Progress is an elusive term. What one generation sees as progressive isn’t always a defining feature of the next. If your idea of progress looks something like a straight line pointing in one direction —away from what came before it — then you and I are probably not working from the same definition.
Progress is movement, but not necessarily linear, and not something we do. I’ve always appreciated Hans Urs von Balthasar’s way of putting it in the introduction to his theological trilogy, “Beginning is a problem.” Progress is out-movement, drawing forward and backward, and up and down, stretching outward — always outward — toward the Good. The goal of progress is beatitude (there’s an old word), the vision of God. Progress isn’t something achieved, it is something given. In the end, our only hope is that God will give us a share in abundant truth, goodness, and beauty.

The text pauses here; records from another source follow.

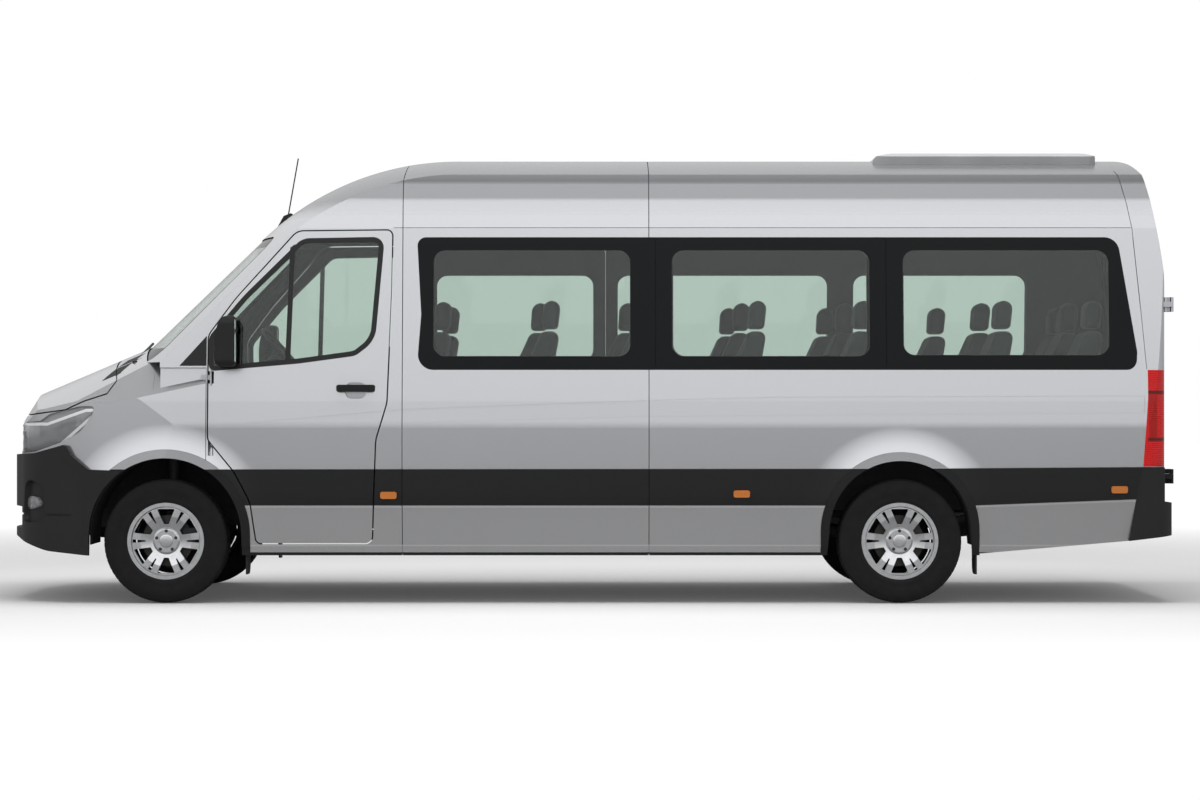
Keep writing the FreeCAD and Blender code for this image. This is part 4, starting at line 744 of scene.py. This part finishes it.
def cad_triangles(name):
    """Points and triangles of a CAD node's mesh."""
    mesh = NODES[name].data
    points = np.zeros(len(mesh.vertices) * 3)
    mesh.vertices.foreach_get("co", points)
    corners = np.zeros(len(mesh.loops), int)
    mesh.loops.foreach_get("vertex_index", corners)
    return points.reshape(-1, 3), corners.reshape(-1, 3)


def solid_boxes(name):
    """Low and high corners of each separate solid in a CAD node: its vertices are joined where they meet or share
    a face, by passing the lowest label along the faces until none changes."""
    co, tri = cad_triangles(name)
    _, label = np.unique(np.round(co / 1e-5).astype(np.int64), axis=0, return_inverse=True)
    label = label.reshape(-1)
    corner = label[tri]
    group = np.arange(label.max() + 1)
    while True:
        low = group[corner].min(1)
        fresh = group.copy()
        for k in range(3):
            np.minimum.at(fresh, corner[:, k], low)
        fresh = fresh[fresh]
        if (fresh == group).all():
            break
        group = fresh
    mine = group[label]
    return [(co[mine == g].min(0), co[mine == g].max(0)) for g in np.unique(mine)]


SEAT_HAIR = 0.0015          # how far a pad's sides stay inside the plain seat's
BACK_HEIGHT, HEAD_HEIGHT = 0.487, 0.170
SIDE_ROUND = 0.038          # radius of a pad's sides
CHANNEL_AT, CHANNEL = 0.62, 0.006    # share of the half width where a sewn channel runs; its depth and width


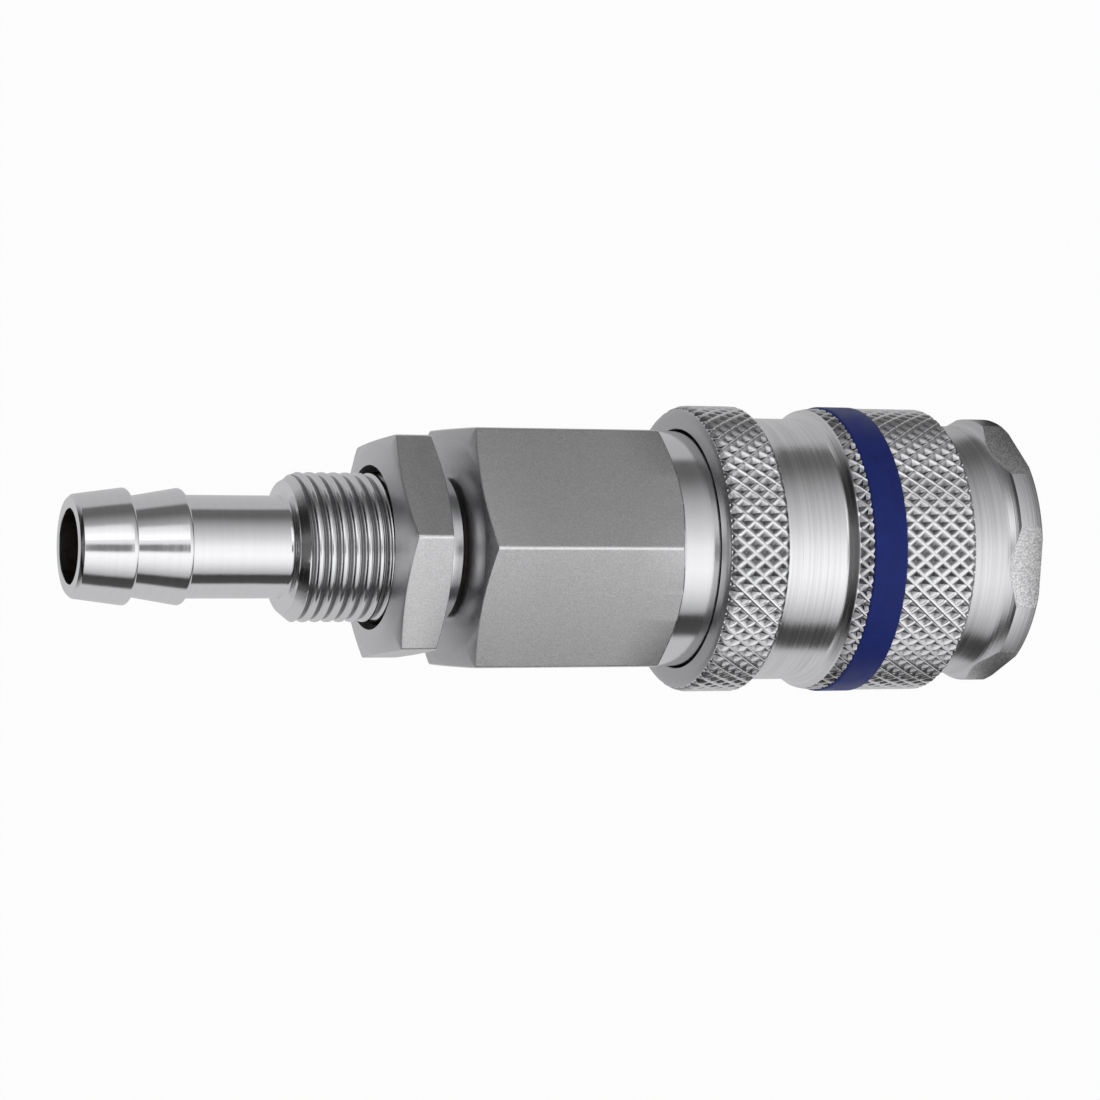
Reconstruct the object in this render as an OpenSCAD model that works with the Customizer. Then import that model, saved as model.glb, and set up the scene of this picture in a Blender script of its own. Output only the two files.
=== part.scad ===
// Air quick coupling with a sliding sleeve, a bulkhead thread and a hose tail.
// It stands on the flat face of its mouth. Z is the axis, and the hose tail points up.

/* [Mouth] */
// Depth of the six flats of the collar
flat_depth = 0.5; // [0.2:0.05:1]
// Length of the collar
collar_len = 2; // [1:0.1:4]
// Depth of the neck below the collar
neck_depth = 0.6; // [0.3:0.05:1.2]
// Length of the neck, up to the sleeve's stop
neck_len = 4.55; // [3:0.05:8]
// Radius of the fillet between the collar and the neck
neck_fillet = 1.8; // [0.8:0.1:2.5]
// Step from the ball cage's bore out to the bore that guides the plug
mouth_step = 0.95; // [0.5:0.05:1.5]

/* [Ball lock] */
// Diameter of the locking balls
ball_d = 3.5; // [3.2:0.1:3.7]
// Wall of the ball cage
cage_wall = 2.6; // [2.4:0.05:2.8]
// Distance from the sleeve's front edge to the ball plane
ball_depth = 4.25; // [3.8:0.05:5]
// How far the sleeve slides back to let the plug go
travel = 2.3; // [1.8:0.1:3]

/* [Sleeve] */
// Diameter over the knurl
knurl_d = 23.4; // [21:0.1:26]
// Ridges of the knurl in each of its two directions
knurl_count = 57; // [40:1:72]
// Depth of the knurl's pits
knurl_depth = 0.26; // [0.15:0.01:0.3]
// Length of the front knurl
front_knurl_len = 6.1; // [5:0.05:9]
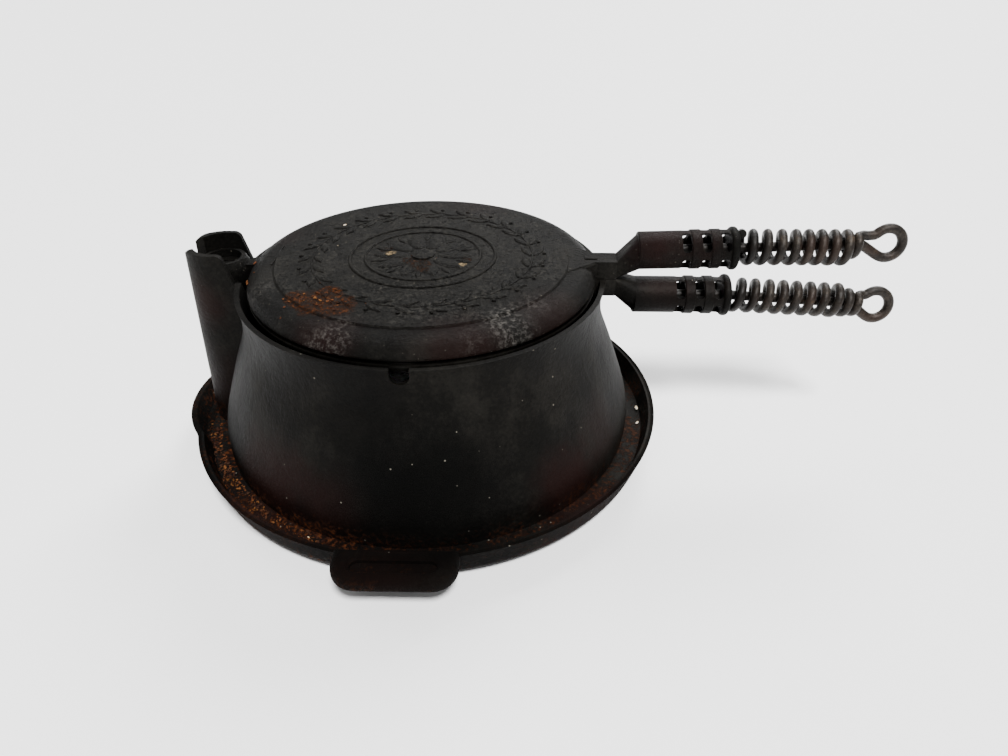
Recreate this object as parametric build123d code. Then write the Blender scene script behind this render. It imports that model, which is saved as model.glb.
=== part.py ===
from build123d import *
import os
from math import cos, radians, sin, sqrt, tan

# Stovetop waffle iron: a cast base with a drip trough stands on the stove, and two round
# cast pans, hinged by a ball, lie in it. Millimetres, +Z up, +X towards the handles, and
# the origin is the centre of the base on the stove top.

# ---- driving dimensions: base ------------------------------------------------------
FOOT_DEPTH = 6.0            # height of the ring that drops over the stove eye
FOOT_OUTER_R = 107.0
FOOT_WALL = 6.0
FLOOR_THICK = 4.0           # floor of the drip trough
WALL_HEIGHT = 95.4          # trough floor to rim
WALL_FOOT_R = 122.8
WALL_THICK = 4.0
RIM_THICK = 2.8
LIP_BOTTOM_R = 135.4
LIP_TOP_R = 140.5
LIP_HEIGHT = 15.0           # underside of the trough to the top of its lip
LIP_THICK = 3.4
LIP_ROUND = 1.4
BULGE_R = 74.0              # the trough swells round the hinge tower on this radius
BULGE_REACH = 8.4           # how far the swelling stands out beyond the round lip
BULGE_BLEND_R = 9.0

# Height down from the rim, and share of the flare, along the wall's outline.
WALL_OUTLINE = (
    (0.0, 0.0),
    (0.1, -0.085),
    (0.235, -0.027),
    (0.43, 0.33),
    (0.61, 0.66),
    (0.79, 0.96),
    (1.0, 1.0),
)

# ---- driving dimensions: tower that holds the hinge ball ------------------------------
BALL_R = 14.9
SOCKET_GAP = 0.4
TOWER_WALL = 3.0
TOWER_SHIFT = 1.4           # its outer face stands this far beyond the socket's own ring
TOWER_FLARE = 4.6           # how far the tower's outer face leans out at its foot
TOWER_SPREAD = 1.2          # how much wider it is on each side there
EAR_HEIGHT = 17.0           # ears above the rim
EAR_SLOPE = 4.5             # their front edges lean back by this much
EAR_SETBACK = 9.9           # from the hinge axis to the foot of the ears' front edges
EAR_FRONT_ROUND = 4.0
EAR_REAR_ROUND = 7.0
REAR_NOTCH_WIDTH = 16.0     # gap in the tower's outer end
REAR_NOTCH_ROUND = 3.0
REAR_NOTCH_DROP = 1.5       # its floor, below the rim
SEAT_THICK = 4.5

# ---- driving dimensions: notches in the rim and tabs on the lip -----------------------
REST_CLEAR = 0.5            # on each side of the handle neck
SEAT_CLEAR = 0.3            # under the handle neck
SIDE_NOTCH_WIDTH = 9.6
SIDE_NOTCH_DEPTH = 8.6
TAB_WIDTH = 62.0
TAB_REACH = 15.5            # beyond the lip
TAB_SHIFT = -3.0            # of its middle, along X
TAB_LAP = 6.0               # how far it laps back over the lip
TAB_THICK = 10.5
TAB_RISE = 3.0              # top of the tab above the top of the lip
TAB_CORNER = 13.0
TAB_EDGE = 4.6
POCKET_LENGTH = 42.0
POCKET_WIDTH = 7.6
POCKET_DEPTH = 3.6
POCKET_SETBACK = 9.8        # of its middle, from the tab's outer face
POCKET_EDGE = 1.6

# ---- driving dimensions: pans -----------------------------------------------------------
PAN_R = 97.8
PAN_SHIFT = 0.8             # of the pans' centre from the base's, towards the handles
PAN_GAP = 3.6               # the rim's inside is this much larger than the pans
PARTING_GAP = 0.3
REBATE_HEIGHT = 1.4         # the pans' edges are cut back beside the parting
REBATE_DEPTH = 1.3
SHOULDER_R = 10.4           # radius of the rounded shoulder
SHOULDER_HEIGHT = 9.8
PLATEAU_R = 82.5
PLATEAU_HEIGHT = 10.9
PLATEAU_ROUND = 0.5
FIELD_R = 88.0              # waffle field
FIELD_DRAFT = 1.4
PLATE_THICK = 3.7
LIP_RELIEF_R = 19.0         # round the hinge axis, so that the edge clears the ears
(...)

What progress has become in modern lingo hardly reflects a theo-logical goal: the will to power, the means to an end. In this modern world we measure progress — we know where we’ve begun, and we know where we want to end. And like all instruments of rationality, progress has been weaponized, it needs to produce efficient results, or else; or else what?
Why so much attention on being progressive? Well, that’s a dumb question, right? We know that a progressive church attracts millennials. It appeals to the unchurched, simple mathematics. Be progressive and youth will flood into our pews, like they did during the halcyon days, the golden years, before … decline.
Don’t get me wrong. I’m not trying to be unduly harsh or unsympathetic to those who struggle to understand what happened. A definition of progress faltered! Now what? Decline isn’t supposed to happen in a progressive church. Or is it? I for one never knew the golden age of Christianity, so my anxiety is of a different sort, maybe I’ll write about that someday.
Suddenly, there was a sound at the west door, a familiar sound! It jostled me out of my headspace. So, I got out of my seat, looked up at the light, brushed off my cassock, and headed to the door; time had passed, another had arrived.